Peur qui nous tient à l’endroit de nos conditions matérielles. Celle qui étreint le chef d’entreprise : pourra-t-il lutter contre la concurrence, maintenir l’emploi de ses salariés ? Celle de l’employé livré à la merci des fusions et autres restructurations qui agitent chaque semaine le paysage de notre économie. Celle du jeune couple qui hésite à risquer le mariage pour la vie entière, à mettre des enfants au monde… car de quoi demain sera-t-il fait ? et sur quel avenir peut-on miser dans un univers traversé par la délocalisation, les mutations incessantes ? Peur encore de tant de populations livrées au terrorisme, à la violence et à la corruption de tant de politiciens – l’actualité de ces jours ne nous rappelle que trop combien le pouvoir reste guetté par cette forme de violence à l’endroit des citoyens qu’est la corruption par l’argent.

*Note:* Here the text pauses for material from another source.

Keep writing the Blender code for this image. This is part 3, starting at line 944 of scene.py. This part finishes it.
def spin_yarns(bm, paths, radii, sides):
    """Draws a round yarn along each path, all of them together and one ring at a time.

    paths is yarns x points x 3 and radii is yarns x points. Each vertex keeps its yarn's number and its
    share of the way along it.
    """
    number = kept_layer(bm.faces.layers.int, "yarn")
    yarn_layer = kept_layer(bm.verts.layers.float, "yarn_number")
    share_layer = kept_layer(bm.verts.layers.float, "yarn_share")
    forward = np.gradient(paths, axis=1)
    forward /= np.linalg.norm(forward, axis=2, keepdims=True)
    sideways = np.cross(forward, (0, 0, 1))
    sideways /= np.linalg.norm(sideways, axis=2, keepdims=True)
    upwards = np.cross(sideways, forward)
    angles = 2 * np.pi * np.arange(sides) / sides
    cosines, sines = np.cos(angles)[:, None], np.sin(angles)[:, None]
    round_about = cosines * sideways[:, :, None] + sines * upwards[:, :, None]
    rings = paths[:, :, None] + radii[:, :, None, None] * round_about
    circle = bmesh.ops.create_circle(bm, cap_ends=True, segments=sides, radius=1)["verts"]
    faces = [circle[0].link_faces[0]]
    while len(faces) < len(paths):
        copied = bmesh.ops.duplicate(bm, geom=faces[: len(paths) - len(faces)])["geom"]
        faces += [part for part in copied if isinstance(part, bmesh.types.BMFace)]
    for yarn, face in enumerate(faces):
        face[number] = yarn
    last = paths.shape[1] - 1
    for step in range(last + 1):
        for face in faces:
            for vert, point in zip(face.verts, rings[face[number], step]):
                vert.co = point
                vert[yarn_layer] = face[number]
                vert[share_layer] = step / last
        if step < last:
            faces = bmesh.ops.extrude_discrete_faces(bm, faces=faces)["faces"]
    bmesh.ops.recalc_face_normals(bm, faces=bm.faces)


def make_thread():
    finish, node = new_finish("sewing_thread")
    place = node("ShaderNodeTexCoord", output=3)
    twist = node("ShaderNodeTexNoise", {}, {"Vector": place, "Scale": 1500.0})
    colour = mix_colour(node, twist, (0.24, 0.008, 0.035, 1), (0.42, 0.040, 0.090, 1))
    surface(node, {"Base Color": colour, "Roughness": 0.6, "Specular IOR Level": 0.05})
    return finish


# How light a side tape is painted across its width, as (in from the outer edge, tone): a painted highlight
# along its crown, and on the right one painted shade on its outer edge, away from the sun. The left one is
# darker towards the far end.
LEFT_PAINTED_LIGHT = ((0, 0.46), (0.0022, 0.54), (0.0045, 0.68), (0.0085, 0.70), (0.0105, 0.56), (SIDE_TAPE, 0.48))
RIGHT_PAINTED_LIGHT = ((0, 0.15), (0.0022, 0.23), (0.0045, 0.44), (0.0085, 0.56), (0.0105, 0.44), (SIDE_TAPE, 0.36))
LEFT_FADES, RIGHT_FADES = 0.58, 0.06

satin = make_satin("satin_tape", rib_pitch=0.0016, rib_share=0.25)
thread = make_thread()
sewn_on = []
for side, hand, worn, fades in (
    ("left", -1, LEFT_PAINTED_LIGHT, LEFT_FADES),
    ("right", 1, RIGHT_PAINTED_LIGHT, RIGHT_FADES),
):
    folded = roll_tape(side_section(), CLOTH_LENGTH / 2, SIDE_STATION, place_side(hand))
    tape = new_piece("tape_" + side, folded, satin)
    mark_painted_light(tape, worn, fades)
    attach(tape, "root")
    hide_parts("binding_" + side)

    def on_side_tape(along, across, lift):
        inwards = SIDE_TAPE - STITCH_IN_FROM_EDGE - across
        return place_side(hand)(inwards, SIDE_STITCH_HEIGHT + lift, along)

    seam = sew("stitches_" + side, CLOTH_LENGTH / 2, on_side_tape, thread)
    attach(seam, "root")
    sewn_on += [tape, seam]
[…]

Fondamentalement, derrière ces peurs, ce qui transparaît, c’est la peur de l’autre, la peur des autres. Est-il encore possible de se confier à une personne ? A celui ou à celle qu’on aime, à son père ou à sa mère, à un professeur ou à un entraîneur sportif, à un élu politique, … puisque, tôt ou tard, on en découvre les terribles limites, les failles morales, affectives ou professionnelles ?

Dans leur chemin d’humanité et d’humanisation, les hommes n’ont jamais manqué de témoins, de prophètes, de sages, qui ont su redonner courage à leurs semblables; les remettre sur le chemin de l’amitié, de la foi en l’homme, de ce que l’on appelle « amour » – un mot aux significations pourtant si diverses voire opposées. Voici deux mille ans, un disciple – que la tradition chrétienne se plaît à nommer le « disciple bien-aimé » – disait que l’amour parfait bannit la peur justement. Il avait sans doute recueilli et longuement médité cette parole du Maître à un autre disciple : Avance au large;
celle-là même qui retentit dans notre liturgie dominicale et nous plonge dans les flots du siècle nouveau. « Avance en eau profonde ».

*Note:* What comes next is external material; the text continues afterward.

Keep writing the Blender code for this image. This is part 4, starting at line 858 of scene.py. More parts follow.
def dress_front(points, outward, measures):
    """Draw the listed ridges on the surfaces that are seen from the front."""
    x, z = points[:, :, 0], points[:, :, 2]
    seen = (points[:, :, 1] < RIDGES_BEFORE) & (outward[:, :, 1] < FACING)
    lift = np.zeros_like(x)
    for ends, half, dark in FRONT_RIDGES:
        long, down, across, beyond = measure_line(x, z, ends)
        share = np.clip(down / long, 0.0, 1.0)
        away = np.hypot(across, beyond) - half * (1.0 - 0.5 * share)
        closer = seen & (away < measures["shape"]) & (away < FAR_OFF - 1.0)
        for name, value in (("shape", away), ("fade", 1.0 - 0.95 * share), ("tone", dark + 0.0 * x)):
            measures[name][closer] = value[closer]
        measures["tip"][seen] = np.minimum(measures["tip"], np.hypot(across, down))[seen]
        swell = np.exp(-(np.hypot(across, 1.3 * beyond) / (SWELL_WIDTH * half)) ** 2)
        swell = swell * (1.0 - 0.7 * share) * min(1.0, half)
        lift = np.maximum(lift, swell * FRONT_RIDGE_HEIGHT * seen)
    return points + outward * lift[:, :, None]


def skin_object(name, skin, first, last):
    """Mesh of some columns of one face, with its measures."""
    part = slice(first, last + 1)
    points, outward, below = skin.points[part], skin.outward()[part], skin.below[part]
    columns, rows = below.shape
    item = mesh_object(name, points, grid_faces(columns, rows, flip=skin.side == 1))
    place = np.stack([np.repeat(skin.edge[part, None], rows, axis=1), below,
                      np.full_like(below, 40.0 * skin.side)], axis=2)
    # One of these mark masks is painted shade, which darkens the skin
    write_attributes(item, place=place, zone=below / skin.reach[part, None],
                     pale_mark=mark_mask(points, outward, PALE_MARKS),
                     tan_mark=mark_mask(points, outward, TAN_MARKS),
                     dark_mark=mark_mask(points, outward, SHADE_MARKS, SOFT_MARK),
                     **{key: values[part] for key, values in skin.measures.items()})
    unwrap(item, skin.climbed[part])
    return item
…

Celui ou celle qui écoute attentivement cette parole devient alors disciple en vérité. Non pas tant parce que, comme par enchantement, il se trouverait subitement empli de qualités et de compétences extraordinaires; mais bien parce qu’il commence à s’ouvrir au monde de la grâce. A cette manière d’être homme qui vient de Dieu même; à cette vision du cœur de l’homme qui, tout en en manifestant les limites et les étroitesses, nous donne d’en espérer des fruits inattendus. Voilà bien un des principes essentiels de la vision évangélique de l’existence. Dans une perspective de grâce, il nous devient possible de regarder sereinement le pire des criminels, le plus abject des traîtres ou le roi des… imbéciles : parce qu’en eux, il y a encore quelque chose de gracieux, et qui, jusqu’à leur dernier souffle, nous permet d’espérer.

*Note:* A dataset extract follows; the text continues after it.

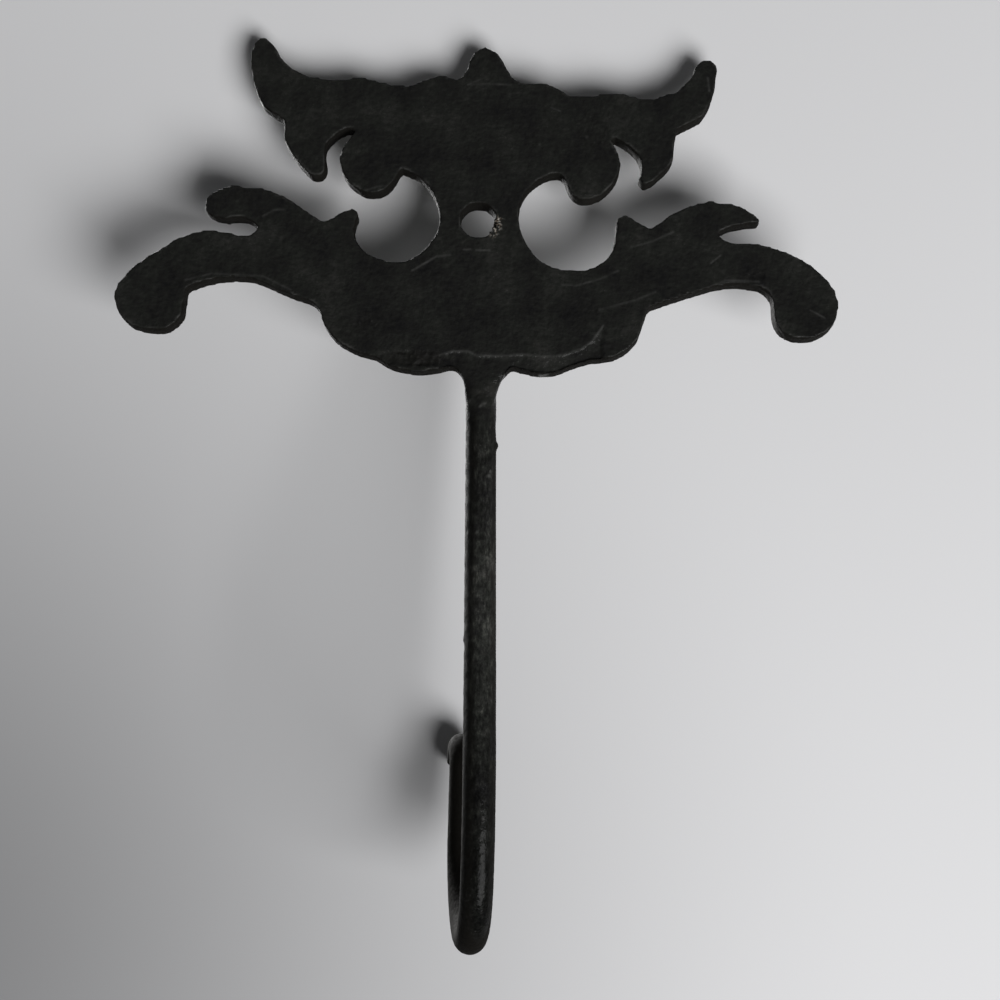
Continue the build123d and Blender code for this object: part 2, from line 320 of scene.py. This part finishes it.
def near_path(places, points):
    """Each place's distance in x and z from a path of points, all in mm."""
    nearest = np.full(len(places), 1e9)
    flat = places[:, [0, 2]]
    for start, end in zip(np.array(points[:-1], float), np.array(points[1:], float)):
        along = end - start
        share = np.clip((flat - start) @ along / (along @ along), 0, 1)
        nearest = np.minimum(nearest, np.linalg.norm(flat - start - share[:, None] * along, axis=1))
    return nearest


def smooth_step(value, low, high):
    share = np.clip((value - low) / (high - low), 0, 1)      # runs down where high is the smaller
    return share * share * (3 - 2 * share)


def read_mesh(mesh):
    """Places in mm, normals, and the ends of the edges."""
    count = len(mesh.vertices)
    places, normals = np.empty(count * 3), np.empty(count * 3)
    ends = np.empty(len(mesh.edges) * 2, int)
    mesh.vertices.foreach_get("co", places)
    mesh.vertices.foreach_get("normal", normals)
    mesh.edges.foreach_get("vertices", ends)
    return places.reshape(-1, 3) / MM, normals.reshape(-1, 3), ends.reshape(-1, 2)


def write_places(mesh, places):
    mesh.vertices.foreach_set("co", (places * MM).ravel())
    mesh.update()


def middles(places, ends):
    """The middle of each place's neighbours."""
    count = len(places)
    first, second = ends[:, 0], ends[:, 1]
    number = np.bincount(first, minlength=count) + np.bincount(second, minlength=count)
    sums = [np.bincount(first, places[second, axis], count) + np.bincount(second, places[first, axis], count)
            for axis in range(3)]
    return np.stack(sums, 1) / number[:, None]


def relax(places, ends, passes, share):
    """Evens out steps: each pass is followed by one that gives the thickness back."""
    for _ in range(passes):
        for amount in (0.5, -0.52):
            places = places + (middles(places, ends) - places) * amount * share
    return places


def blend_neck(places, ends):
    """Melts the plate's tongue into the rod, and keeps the rod's thickness."""
    neck = smooth_step(places[:, 2], -47, -43) * (1 - smooth_step(places[:, 2], -37, -33.5))
    for _ in range(NECK_PASSES):
        places = places + (middles(places, ends) - places) * 0.5 * neck[:, None]
    from_axis = places[:, :2] - rod_axis
    thickness = np.linalg.norm(from_axis, axis=1)
    grown = np.maximum(rod_radius / np.maximum(thickness, 0.1), 1)
    share = (neck * (thickness < rod_radius))[:, None]
    places[:, :2] += from_axis * (grown[:, None] - 1) * share
    return places


def crumble(places, size):
    """Noise between about -1 and 1, with lumps of the given size in mm."""
    return np.array([noise.noise(Vector(place) / size) for place in places])


def finer(skin, chosen):
    """Splits the faces whose corners are all chosen into four."""
    mesh = bmesh.new()
    mesh.from_mesh(skin.data)
    mesh.verts.ensure_lookup_table()
    edges = [edge for edge in mesh.edges if chosen[edge.verts[0].index] and chosen[edge.verts[1].index]]
    bmesh.ops.subdivide_edges(mesh, edges=edges, cuts=1, use_grid_fill=True)
    mesh.to_mesh(skin.data)
    mesh.free()


def close_to_marks(places, normals):
    """The back's places that lie on a mark or in a rough patch."""
    chosen = np.zeros(len(places), bool)
    for points, width, height, pale in marks:
        chosen |= near_path(places, points) < width + 0.35
    for x, z, across, high, depth in rough_patches:
        chosen |= np.hypot((places[:, 0] - x) / across, (places[:, 2] - z) / high) < 1
    return chosen & (normals[:, 1] > 0.3) & (places[:, 1] > -2.5) | (crust(places) > 0)


def crust(places):
    """How much of the crumbly rust in the screw hole lies at each place."""
    from_axis = np.hypot(places[:, 0], places[:, 2])
    angle = np.degrees(np.arctan2(places[:, 2], -places[:, 0]))
    ring = smooth_step(from_axis, screw_hole_radius + 1.7, screw_hole_radius + 0.5)
    arc = smooth_step(np.abs(angle - crust_middle), crust_width, crust_width * 0.6)
    return ring * arc * (places[:, 1] > -4) * (from_axis < screw_hole_radius + 2)


def even_mesh(cad):
    """A copy of the solid in a fine and even mesh."""
    skin = bpy.data.objects.new("hook_casting", cad.data.copy())
    bpy.context.scene.collection.objects.link(skin)
    mesh = bmesh.new()
    mesh.from_mesh(skin.data)
    bmesh.ops.remove_doubles(mesh, verts=mesh.verts, dist=1e-6)
    mesh.to_mesh(skin.data)
    mesh.free()
    remesh = skin.modifiers.new("even_mesh", "REMESH")
    remesh.mode = "VOXEL"
    remesh.voxel_size = VOXEL * MM
    apply_modifiers(skin)
    return skin


def strip_below_mould_line(places, back):
    """How far the back drops below the mould line, and less so on the rod's neck."""
    line = np.array(mould_line[::-1], float)
    below = np.interp(places[:, 0], line[:, 0], line[:, 1], left=-99, right=-99) - places[:, 2]
    neck = 1 - smooth_step(np.abs(places[:, 0] + 0.8), 4, 7)
    drop = 0.1 * smooth_step(below, 0, 0.4) + np.clip(below, 0, 3.2) * 0.2
    return np.minimum(drop, STRIP_DROP - 0.5 * neck) * back * smooth_step(places[:, 2], -41, -35)


def keep(skin, name, values):
    """Keeps a value at each place of the skin, for its material."""
    kept = skin.data.attributes.new(name, "FLOAT", "POINT")
    kept.data.foreach_set("value", values)


def casting(cad):
    """The hook's skin, cast soft: the solid's own shape with eased edges, marks and rough patches."""
    skin = even_mesh(cad)
    places, normals, ends = read_mesh(skin.data)
    places = relax(places, ends, SMOOTHING, 1)
    places = blend_neck(places, ends)
    write_places(skin.data, places)
    for _ in range(2):
        places, normals, ends = read_mesh(skin.data)
        finer(skin, close_to_marks(places, normals))

    places, normals, ends = read_mesh(skin.data)
    back = smooth_step(normals[:, 1], 0.3, 0.7) * (places[:, 2] > -46) * (places[:, 1] > -2.5)
    on_rod = smooth_step(places[:, 2], -38, -46)
    swell = sum(crumble(places, size) * tall for size, tall in swell_lumps) * (1 - 0.75 * on_rod)
    grit = crumble(places, grit_size)
    rough = grit_height - (grit_height - smooth_grit_height) * np.maximum(back, on_rod)
    sink, wear, painted_shade_and_roughness, flaws = np.zeros((4, len(places)))
    for x, z, across, high, depth in rough_patches:
        inside = 1 - smooth_step(np.hypot((places[:, 0] - x) / across, (places[:, 2] - z) / high), 0.5, 1)
        sink -= depth * inside * back * (0.7 + 0.9 * crumble(places, 2.4) + 0.4 * crumble(places, 1.2))
        rough = rough + inside * back * 0.07
        wear += inside * back * smooth_step(grit, 0.3, 0.7) * 0.25
        # painted shade in the sunken patches, darker the deeper they lie, which also makes them rougher
        painted_shade_and_roughness += inside * back * depth * 1.8
    broken = 0.65 + 0.5 * crumble(places + 40, 2.2)
    for points, width, height, pale in marks:
        inside = np.exp(-(near_path(places, points) / (width / 2)) ** 2) * back
        sink += height * inside * broken
        wear += pale * inside * np.clip(broken, 0, 1) * 1.1
    for x, y, z, width, height in rod_flaws:
        flaws += height * np.exp(-(np.linalg.norm(places - (x, y, z), axis=1) / width) ** 2)
    for x, z, width in pale_spots:
        spot = np.hypot(places[:, 0] - x, places[:, 2] - z) / width
        wear += np.exp(-spot ** 2) * (normals[:, 1] > 0.1) * 1.2
    sink -= strip_below_mould_line(places, back)

    rusty = crust(places)
    lumps = smooth_step(crumble(places, 0.5) + 0.6 * crumble(places + 7, 0.9), -0.25, 0.45)
    places = places + normals * (swell + grit * rough + rusty * lumps * CRUST_HEIGHT + flaws)[:, None]
    places[:, 1] += sink
    corners = np.array(cad.bound_box) / MM
    places = np.clip(places, corners.min(0), corners.max(0))     # never outside the solid's own box
    write_places(skin.data, places)

    bulge = ((places - middles(places, ends)) * normals).sum(1)
    edge = smooth_step(bulge, 0.03, 0.09) * smooth_step(crumble(places + 90, 3.0), -0.1, 0.4)
    # painted shade: the walls, the rod's two sides and the hook's front arm are darkened in colour where they
    # lie in shade; the same value also makes them rougher
    walls = (1 - smooth_step(np.abs(normals[:, 1]), 0.5, 0.9)) * (places[:, 2] > -34)
    rod_sides = smooth_step(np.abs(places[:, 0] + 1.7), 0.9, 2.4) * on_rod
    hook_front = smooth_step(places[:, 1], -9, -14) * on_rod
    keep(skin, "wear", np.clip(wear + edge * EDGE_WEAR, 0, 1))
    keep(skin, "rust", rusty * smooth_step(lumps, 0.25, 0.7))
    keep(skin, "painted_shade_and_roughness", np.clip(walls * 1.4 + rod_sides + hook_front * 1.5 + painted_shade_and_roughness, 0, 1.5))
    for face in skin.data.polygons:
        face.use_smooth = True
    return skin


# ---------------------------------------------------------------- surroundings

def table():
    """A flat table under the hook, cut off just past the hook's foot."""
    normal = Vector((0, cos(radians(TABLE_TILT)), -sin(radians(TABLE_TILT))))
    along = Vector((0, sin(radians(TABLE_TILT)), cos(radians(TABLE_TILT))))
    touch = vector(0, *TABLE_TOUCH)
    made = bpy.data.meshes.new("table")
    mesh = bmesh.new()
    bmesh.ops.create_grid(mesh, x_segments=1, y_segments=1, size=TABLE_REACH)
    for vert in mesh.verts:
        vert.co.y = max(vert.co.y, -TABLE_END * MM)
    across = along.cross(normal)
    turn = Matrix((across, along, normal)).transposed().to_4x4()
    bmesh.ops.transform(mesh, matrix=Matrix.Translation(touch) @ turn, verts=mesh.verts)
    mesh.to_mesh(made)
    mesh.free()
    piece = bpy.data.objects.new("table", made)
    bpy.context.scene.collection.objects.link(piece)
    piece.visible_shadow = False
    return piece, normal, along


def lamp(name, place, target, size, power):
    light = bpy.data.lights.new(name, "AREA")
    light.shape = "SQUARE"
    light.size = size
    light.energy = power
    piece = bpy.data.objects.new(name, light)
    piece.location = place
    piece.rotation_mode = "QUATERNION"
    piece.rotation_quaternion = (place - target).to_track_quat("Z", "Y")
    bpy.context.scene.collection.objects.link(piece)


def room():
    """A pale backdrop; what the metal mirrors from above its back and from beyond the table's end is dim."""
    world = bpy.data.worlds.new("room")
    world.use_nodes = True
    tree = world.node_tree
    tree.nodes.clear()
    place = (node(tree, "ShaderNodeTexCoord"), "Generated")
    facing = node(tree, "ShaderNodeVectorMath", operation="DOT_PRODUCT")
    fill(tree, place, facing, 0)
    facing.inputs[1].default_value = DIM_WAY
    mirrored = remap(tree, (facing, "Value"), (0.35, -0.15), (DIM_SIDE, PALE_SIDE), "SMOOTHSTEP")
    ray = node(tree, "ShaderNodeLightPath")
    shiny = maths(tree, "MULTIPLY", (ray, "Is Glossy Ray"), mirrored)
    seen = maths(tree, "MAXIMUM", shiny, (ray, "Is Camera Ray"))
    seen = maths(tree, "MAXIMUM", seen, (ray, "Is Transmission Ray"))
    mix = node(tree, "ShaderNodeMixShader")
    fill(tree, seen, mix, 0)
    for socket, strength in ((1, ROOM_LIGHT), (2, BACKDROP_LIGHT)):
        light = node(tree, "ShaderNodeBackground", Color=ROOM_COLOUR, Strength=strength)
        fill(tree, (light, "Background"), mix, socket)
    end = node(tree, "ShaderNodeOutputWorld")
    fill(tree, (mix, "Shader"), end, "Surface")
    return world


def camera():
    """Looks at the hook's back from above, a little from its foot."""
    tilt, roll = radians(CAMERA_TILT), radians(CAMERA_ROLL)
    right = Vector((-cos(roll), 0, sin(roll)))
    up = Vector((sin(roll) * cos(tilt), sin(tilt), cos(roll) * cos(tilt)))
    ahead = Vector((sin(roll) * sin(tilt), -cos(tilt), cos(roll) * sin(tilt)))
    place = (right * -CAMERA_ACROSS - up * CAMERA_ALONG * cos(tilt)
             - ahead * (CAMERA_AWAY + CAMERA_ALONG * sin(tilt))) * MM
    data = bpy.data.cameras.new("camera")
    data.lens = LENS
    data.clip_start = 0.01
    piece = bpy.data.objects.new("camera", data)
    piece.matrix_world = Matrix.Translation(place) @ Matrix((right, up, -ahead)).transposed().to_4x4()
    bpy.context.scene.collection.objects.link(piece)
    bpy.context.scene.camera = piece


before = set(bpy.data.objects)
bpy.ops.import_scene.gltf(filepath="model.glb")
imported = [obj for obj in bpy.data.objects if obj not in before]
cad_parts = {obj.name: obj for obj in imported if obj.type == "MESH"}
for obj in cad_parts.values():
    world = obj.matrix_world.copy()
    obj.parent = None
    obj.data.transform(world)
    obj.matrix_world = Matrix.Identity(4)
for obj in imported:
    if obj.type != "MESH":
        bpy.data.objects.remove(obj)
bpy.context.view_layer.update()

iron = blackened_iron()
skin = casting(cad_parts["wall_hook"])
skin.data.materials.clear()
skin.data.materials.append(iron)
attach(skin, "root")
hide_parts("wall_hook")

floor, floor_up, floor_along = table()
floor.data.materials.append(table_paint())

middle = vector(0, -20, -60)
to_light = (Vector((-0.6, 0, 0)) - floor_along * 0.55 + floor_up).normalized()
lamp("window", middle + to_light * WINDOW[0], middle, *WINDOW[1:])
lamp("front_fill", middle + Vector(FRONT_FILL_AWAY), middle, *FRONT_FILL)

bpy.context.scene.world = room()

camera()
bpy.context.scene.view_settings.view_transform = "Standard"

Primat de la grâce donc. Jean-Paul II nous exhorte à tenir ce principe essentiel bien devant nous :
Il y a une tentation qui depuis toujours tend un piège à tout chemin spirituel et à l’action pastorale elle-même : celle de penser que les résultats dépendent de notre capacité de faire et de programmer. Certes, Dieu nous demande une réelle collaboration à sa grâce, et il nous invite donc à investir toutes nos ressources d’intelligence et d’action dans notre service de la cause du Royaume. Mais prenons garde d’oublier que sans le Christ nous ne pouvons rien faire (cf. Jn 15, 5).

La prière nous fait vivre justement dans cette vérité. Elle nous rappelle constamment le primat du Christ et, en rapport à lui, le primat de la vie intérieure et de la sainteté. Quand ce principe n’est pas respecté, faut-il s’étonner si les projets pastoraux vont au-devant de l’échec et laissent dans le cœur un sentiment décourageant de frustration ?

Lettre apostolique (6 janvier 2001) Novo millennio ineunte n. 38

Il est significatif que, dans la même Lettre, le Pape désigne, en référence d’ailleurs au concile Vatican II, la prière liturgique comme le lieu source de l’action chrétienne. Sans liturgie nos engagements risquent de virer à l’idéologie. La célébration liturgique – dont les psaumes de la Liturgie des Heures (Jean-Paul II en fait une mention spéciale) – nous donne d’entrer en vérité et avec courage dans les eaux profondes de l’apostolat et de ne jamais désespérer de ses fruits. Le nouveau millénaire s’ouvre devant nous comme un vaste océan dans lequel il vaut la peine de s’aventurer. Le Christ y accomplit son œuvre encore aujourd’hui : nous devons avoir un regard pénétrant pour la voir, et surtout nous devons avoir le cœur large pour en devenir nous nous-mêmes les artisans.